Hasta la carta, blanca,( ¿cómo no ¿) que acaricias entre las manos tiene una textura extraña. Un aterciopelado morboso e inquietante, extraña como la propia cocina del lugar.
Curiosos también los pétalos de flores y verduras secos que se presentan en una cajita transparente como unos snacks de naturaleza muerta.
No sé si soy yo el que se acostumbra a la cocina de Carlo Cracco y de Matteo Baronetto, su fiel segundo y co-creador de los platos, o por el contrario es la cocina de estos dos mosqueteros la que evoluciona hacia una cierta madurez. Tal vez ambas cosas. Pero me da la impresión que esta cocina es cada vez más inteligible, más amable y gustativamente más confortable.
El papel vegetal con chanquetes, tinta de sepia y pasta de avellana parece una entrada en materia natural como la “ensalada” de achicoria, dátiles, boquerones y trufa negra, sin acidez, sin aliño. Un contraste dulce/amargo con pescado crudo, un ligero aroma de trufa y la temperatura serán condiciones suficientes para llamarla “ensalada”.
Un bocado sublime: la ostra con mozzarella y crema a la pimienta, antes de pasar a la “ensalada” caliente (lechugas aderezadas cocidas al vacío y prensadas ). Otra vez el amargor que acompañará la dulce insipidez de un black cod lacado en miel y café.
Uno piensa en Nobu, pero aquí, este bacalao fresco se concentra en una mera textura, anacarada, de una cocción ejemplar.
Unos sorprendentes raviolis de caballa con patchoi y mandarina y unos espaguetis con cangrejo real y jengibre servidos fríos, en medio del menú , como una ensalada, colmarán el cupo de la pasta , obligado en cualquier menú italiano, por muy vanguardista que se preste .No falsa pasta, si no auténtica pasta, y de la buena. Una veneración totémica a la cual nadie puede escapar.
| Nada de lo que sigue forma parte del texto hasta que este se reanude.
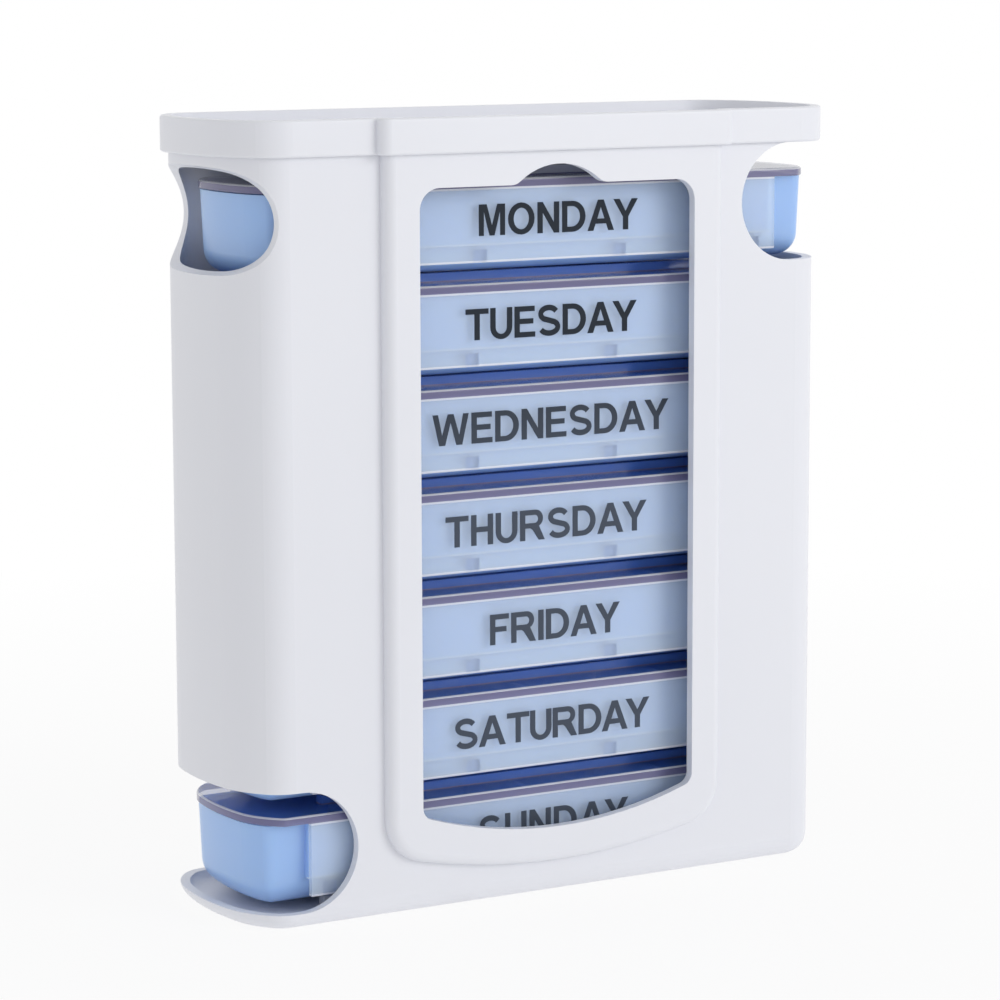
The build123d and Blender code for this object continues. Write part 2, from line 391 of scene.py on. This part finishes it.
# Printed day names, one on the front skirt of each cover
lettering = {
    "capHeight": 0.0047,
    "inkThickness": 0.00006,
    "baseline": 0.0040,
    "weldDistance": 0.000001,
    "kerning": {"AY": 0.13, "DA": 0.03, "TU": 0.02, "RD": -0.01},
    "widths": {
        "monday": 0.028, "tuesday": 0.0302, "wednesday": 0.0418, "thursday": 0.0357,
        "friday": 0.0232, "saturday": 0.0350, "sunday": 0.0269,
    },
    "offsets": {
        "monday": 0.0010, "tuesday": 0.00125, "wednesday": 0.0013, "thursday": 0.0004,
        "friday": 0.0018, "saturday": 0.0014, "sunday": 0.0019,
    },
}
stem, bar = 0.195, 0.17  # stroke widths of a letter one unit tall


def bend(centreX, centreY, radiusX, radiusY, start, end, count=14):
    turns = [math.radians(start + (end - start) * i / count) for i in range(count + 1)]
    return [(centreX + radiusX * math.cos(t), centreY + radiusY * math.sin(t)) for t in turns]


def ribbon(spine, width):
    # outline of a stroke of even width along a line of points
    left, right = [], []
    for i, (x, y) in enumerate(spine):
        before, after = spine[max(i - 1, 0)], spine[min(i + 1, len(spine) - 1)]
        dx, dy = after[0] - before[0], after[1] - before[1]
        size = math.hypot(dx, dy)
        left.append((x - dy / size * width / 2, y + dx / size * width / 2))
        right.append((x + dy / size * width / 2, y - dx / size * width / 2))
    return left + right[::-1]


letters = {  # width, then closed loops
    "A": (1.00, [
        [(0, 0), (0.39, 1), (0.61, 1), (1, 0), (0.785, 0), (0.70, 0.225), (0.30, 0.225), (0.215, 0)],
        [(0.362, 0.39), (0.638, 0.39), (0.5, 0.77)],
    ]),
    "D": (0.88, [
        [(0, 0), (0, 1)] + bend(0.39, 0.5, 0.49, 0.5, 90, -90),
        [(stem, bar), (stem, 1 - bar)] + bend(0.37, 0.5, 0.305, 0.5 - bar, 90, -90),
    ]),
    "E": (0.77, [[
        (0, 0), (0, 1), (0.75, 1), (0.75, 1 - bar), (stem, 1 - bar), (stem, 0.60), (0.70, 0.60),
        (0.70, 0.60 - bar), (stem, 0.60 - bar), (stem, bar), (0.77, bar), (0.77, 0),
    ]]),
    "F": (0.70, [[
        (0, 0), (0, 1), (0.70, 1), (0.70, 1 - bar), (stem, 1 - bar), (stem, 0.59), (0.61, 0.59),
        (0.61, 0.59 - bar), (stem, 0.59 - bar), (stem, 0),
    ]]),
    "H": (0.81, [[
        (0, 0), (0, 1), (stem, 1), (stem, 0.60), (0.81 - stem, 0.60), (0.81 - stem, 1), (0.81, 1),
        (0.81, 0), (0.81 - stem, 0), (0.81 - stem, 0.60 - bar), (stem, 0.60 - bar), (stem, 0),
    ]]),
    "I": (0.20, [[(0, 0), (0, 1), (0.20, 1), (0.20, 0)]]),
    "M": (0.96, [[
        (0, 0), (0, 1), (0.285, 1), (0.48, 0.32), (0.675, 1), (0.96, 1), (0.96, 0), (0.78, 0),
        (0.78, 0.78), (0.57, 0), (0.39, 0), (0.18, 0.78), (0.18, 0),
    ]]),
    "N": (0.81, [[
        (0, 0), (0, 1), (stem, 1), (0.81 - stem, 0.34), (0.81 - stem, 1), (0.81, 1), (0.81, 0),
        (0.81 - stem, 0), (stem, 0.66), (stem, 0),
    ]]),
    "O": (0.98, [
        bend(0.49, 0.5, 0.49, 0.515, 0, 345, 23),
        bend(0.49, 0.5, 0.285, 0.345, 0, 345, 23),
    ]),
    "R": (0.93, [
        [(0, 0), (0, 1)] + bend(0.58, 0.715, 0.28, 0.285, 90, -62)
        + [(0.93, 0), (0.70, 0), (0.47, 0.345), (0.38, 0.40), (stem, 0.40), (stem, 0)],
        [(stem, 0.565), (stem, 1 - bar)] + bend(0.55, 0.6975, 0.13, 0.1325, 90, -90),
    ]),
    "S": (0.86, [ribbon(
        bend(0.42, 0.715, 0.30, 0.20, 22, 235) + bend(0.44, 0.285, 0.325, 0.20, 55, -158), stem * 0.93
    )]),
    "T": (0.84, [[
        (0, 1), (0.84, 1), (0.84, 1 - bar), (0.42 + stem / 2, 1 - bar), (0.42 + stem / 2, 0),
        (0.42 - stem / 2, 0), (0.42 - stem / 2, 1 - bar), (0, 1 - bar),
    ]]),
    "U": (0.81, [
        [(0, 1)] + bend(0.405, 0.38, 0.405, 0.395, 180, 360) + [(0.81, 1), (0.81 - stem, 1)]
        + bend(0.405, 0.38, 0.405 - stem, 0.225, 360, 180) + [(stem, 1)],
    ]),
    "W": (1.32, [[
        (0, 1), (0.20, 1), (0.345, 0.31), (0.555, 1), (0.765, 1), (0.975, 0.31), (1.12, 1), (1.32, 1),
        (1.08, 0), (0.865, 0), (0.66, 0.74), (0.455, 0), (0.24, 0),
    ]]),
    "Y": (0.93, [[
        (0, 1), (0.235, 1), (0.465, 0.60), (0.695, 1), (0.93, 1), (0.565, 0.42), (0.565, 0),
        (0.365, 0), (0.365, 0.42),
    ]]),
}


def makePrintTree():
    # fills the letter outlines and raises them by the thickness of the ink
    tree = bpy.data.node_groups.new("dayPrint", "GeometryNodeTree")
    socketOf = {}
    for label, kind in (("Outlines", "NodeSocketGeometry"), ("Ink Thickness", "NodeSocketFloat"),
                        ("Ink", "NodeSocketMaterial")):
        socketOf[label] = tree.interface.new_socket(label, in_out="INPUT", socket_type=kind).identifier
    tree.interface.new_socket("Print", in_out="OUTPUT", socket_type="NodeSocketGeometry")
    nodes, links = tree.nodes, tree.links
    given, result = nodes.new("NodeGroupInput"), nodes.new("NodeGroupOutput")
    fill = nodes.new("GeometryNodeFillCurve")
    fill.mode = "NGONS"
    raised = nodes.new("GeometryNodeExtrudeMesh")
    raised.inputs["Individual"].default_value = False
    turned = nodes.new("GeometryNodeFlipFaces")
    joined = nodes.new("GeometryNodeJoinGeometry")
    welded = nodes.new("GeometryNodeMergeByDistance")
    welded.inputs["Distance"].default_value = lettering["weldDistance"]
    real = nodes.new("GeometryNodeRealizeInstances")
    inked = nodes.new("GeometryNodeSetMaterial")
    links.new(given.outputs["Outlines"], fill.inputs["Curve"])
    links.new(fill.outputs["Mesh"], raised.inputs["Mesh"])
    links.new(given.outputs["Ink Thickness"], raised.inputs["Offset Scale"])
    links.new(fill.outputs["Mesh"], turned.inputs["Mesh"])
    links.new(raised.outputs["Mesh"], joined.inputs["Geometry"])
    links.new(turned.outputs["Mesh"], joined.inputs["Geometry"])
    links.new(joined.outputs["Geometry"], welded.inputs["Geometry"])
    links.new(welded.outputs["Geometry"], real.inputs["Geometry"])
    links.new(real.outputs["Geometry"], inked.inputs["Geometry"])
    links.new(given.outputs["Ink"], inked.inputs["Material"])
    links.new(inked.outputs["Geometry"], result.inputs["Print"])
    return tree, socketOf


printTree, printSockets = makePrintTree()


def dayOutlines(day):
    word = day.upper()
    tall = lettering["capHeight"]
    glyphWidth = sum(letters[letter][0] for letter in word)
    pairs = [lettering["kerning"].get(word[i:i + 2], 0.0) for i in range(len(word) - 1)] + [0.0]
    space = (lettering["widths"][day] / tall - glyphWidth + sum(pairs)) / (len(word) - 1)
    loops, pen = [], 0.0
    for letter, closer in zip(word, pairs):
        width, shapes = letters[letter]
        loops += [[((pen + x) * tall, y * tall) for x, y in shape] for shape in shapes]
        pen += width + space - closer
    return loops


def printDay(day):
    low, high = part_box(day + "_cover")
    curve = bpy.data.curves.new(day + "Outlines", "CURVE")
    curve.dimensions = "2D"
    for loop in dayOutlines(day):
        spline = curve.splines.new("POLY")
        spline.points.add(len(loop) - 1)
        for point, (x, y) in zip(spline.points, loop):
            point.co = (x, y, 0, 1)
        spline.use_cyclic_u = True
    holder = bpy.data.objects.new(day + "Outlines", curve)
    bpy.context.scene.collection.objects.link(holder)
    printing = holder.modifiers.new("dayPrint", "NODES")
    printing.node_group = printTree
    printing[printSockets["Ink Thickness"]] = lettering["inkThickness"]
    printing[printSockets["Ink"]] = printInk
    bpy.context.view_layer.update()
    depsgraph = bpy.context.evaluated_depsgraph_get()
    mesh = bpy.data.meshes.new_from_object(holder.evaluated_get(depsgraph))
    holder.modifiers.remove(printing)
    bpy.data.objects.remove(holder)
    startX = (low.x + high.x - lettering["widths"][day]) / 2 + lettering["offsets"][day]
    baseZ = low.z + lettering["baseline"]
    for v in mesh.vertices:
        v.co = (startX + v.co.x, low.y - v.co.z, baseZ + v.co.y)
    mesh.materials.clear()
    mesh.materials.append(printInk)
    piece = bpy.data.objects.new(day + "Print", mesh)
    bpy.context.scene.collection.objects.link(piece)
    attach(piece, bodyOfCover.get(day, "case"))


for day in days:
    printDay(day)
print("day names printed")


# Floor, light and camera
def addFloor():
    reach = groundWhite["halfWidth"]
    corners = [(-reach, -reach, 0), (reach, -reach, 0), (reach, reach, 0), (-reach, reach, 0)]
    mesh = bpy.data.meshes.new("ground")
    mesh.from_pydata(corners, [], [(0, 1, 2, 3)])
    ground = bpy.data.objects.new("ground", mesh)
    bpy.context.scene.collection.objects.link(ground)
    mesh.materials.append(makeGround())


studio = {
    "world": 0.64,
    "aim": (0, 0, 0.06),
    "lamps": {  # place, size and power
        "keyLamp": ((0.55, -0.80, 0.36), (0.5, 0.4), 3.0),
        "topLamp": ((0.0, 0.1, 0.9), (0.7, 0.5), 0.3),
        "fillLamp": ((-0.9, -0.3, 0.35), (0.5, 0.5), 0.2),
    },
}


def addLamp(name, place, size, power):
    lamp = bpy.data.lights.new(name, "AREA")
    lamp.shape = "RECTANGLE"
    lamp.size, lamp.size_y = size
    lamp.energy = power
    holder = bpy.data.objects.new(name, lamp)
    holder.location = place
    holder.rotation_euler = (Vector(studio["aim"]) - Vector(place)).to_track_quat("-Z", "Y").to_euler()
    bpy.context.scene.collection.objects.link(holder)


def addLight():
    # the world is white to the camera, gloss and glass, and dimmer as a light
    world = bpy.data.worlds.new("studio")
    bpy.context.scene.world = world
    world.use_nodes = True
    tree = world.node_tree
    background = tree.nodes["Background"]
    background.inputs["Color"].default_value = (1, 1, 1, 1)
    seen = tree.nodes.new("ShaderNodeLightPath").outputs
    direct = maths(tree, "MAXIMUM", seen["Is Camera Ray"], seen["Is Glossy Ray"])
    white = maths(tree, "MAXIMUM", direct, seen["Is Transmission Ray"])
    tree.links.new(spread(tree, white, studio["world"], 1.0), background.inputs["Strength"])
    for name, (place, size, power) in studio["lamps"].items():
        addLamp(name, place, size, power)


photoCamera = {
    "sensor": 36,
    "lens": 128.39,
    "nearClip": 0.01,
    "place": (-0.2752, -0.4769, 0.1418),
    "heading": 29.991,  # degrees, as are the next two
    "drop": 8.516,
    "roll": -0.163,
}


def addCamera():
    lens = bpy.data.cameras.new("photoCamera")
    lens.sensor_width = photoCamera["sensor"]
    lens.lens = photoCamera["lens"]
    lens.clip_start = photoCamera["nearClip"]
    camera = bpy.data.objects.new("photoCamera", lens)
    turn = (
        Matrix.Rotation(-math.radians(photoCamera["heading"]), 4, "Z")
        @ Matrix.Rotation(math.radians(90 - photoCamera["drop"]), 4, "X")
        @ Matrix.Rotation(math.radians(photoCamera["roll"]), 4, "Z")
    )
    camera.matrix_world = Matrix.Translation(photoCamera["place"]) @ turn
    bpy.context.scene.collection.objects.link(camera)
    bpy.context.scene.camera = camera


addFloor()
addLight()
addCamera()
bpy.context.scene.view_settings.view_transform = "Standard"
print("studio ready")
La lasaña de huevos, extrapolación (y mejora) de una técnica craquiana de hace unos años, se resolverá en una suerte de “huevos a la florentina” con tripa y una especie de brócoli autóctono de la región de Vicenza, ciudad natal de Cracco. En este plato de gran potencia gustativa, goloso, encontramos a faltar un poco más de textura en la tripa.
El babá con jugo de carne que tanto me había entusiasmado hace casi un año, esa carne sin carne, ese plato de filosofía bulliniana pero que entroncaba con el sabor más casero de la miga de pan mojada en el jugo de asado, se había transformado en una versión “light” en que el tuétano recobraba protagonismo en detrimento de la potencia del jugo de ternera. Aquí se quedaba en un agradable caldo de pollo al romero. Cracco me explica que se reserva la otra versión para el invierno…¡Qué vuelva pronto el invierno !
Ni aires, ni espumas , ni esferas, ni germinados, ni productos extraños más allá de las rarezas vegetales que da el propio territorio.Las hierbas o las raras flores que utiliza
Cracco como alguna vez esas flores de saúco, tienen una función gustativa (que no “decorativa”) .Sólo tuvimos que “deplorar” la escasa presencia de un solo puré en todo el menú y ninguna gelatina. Todo se muerde. Ninguna concesión a las modas. A veces, raramente, Cracco ” juega muy seriamente” con la técnica. Y entenderán el oximeron , cuando vean los “cuadernos” de papel de pescado donde el producto pierde su textura natural pero gana en concentración. Sí. Es cierto, como una falsa pasta, pero el “juego” , lejos de cualquier frivolidad, tiene aquí su sentido.
Una cocina personal que no se parece a ninguna otra, que tendrá sus orígenes en Gualtiero Marchesi, pero iluminada por la luz de la modernidad del siglo XXI, una cocina que recibirá influencias pero que se despliega ante el comensal sin que se vean los hilos, una cocina que te provoca, te divierte, te estimula, te seduce (se-ducere) pero que al final acaba simplemente gustándote …
La sala está perfectamente dirigida por el sonriente Davide Ostorero.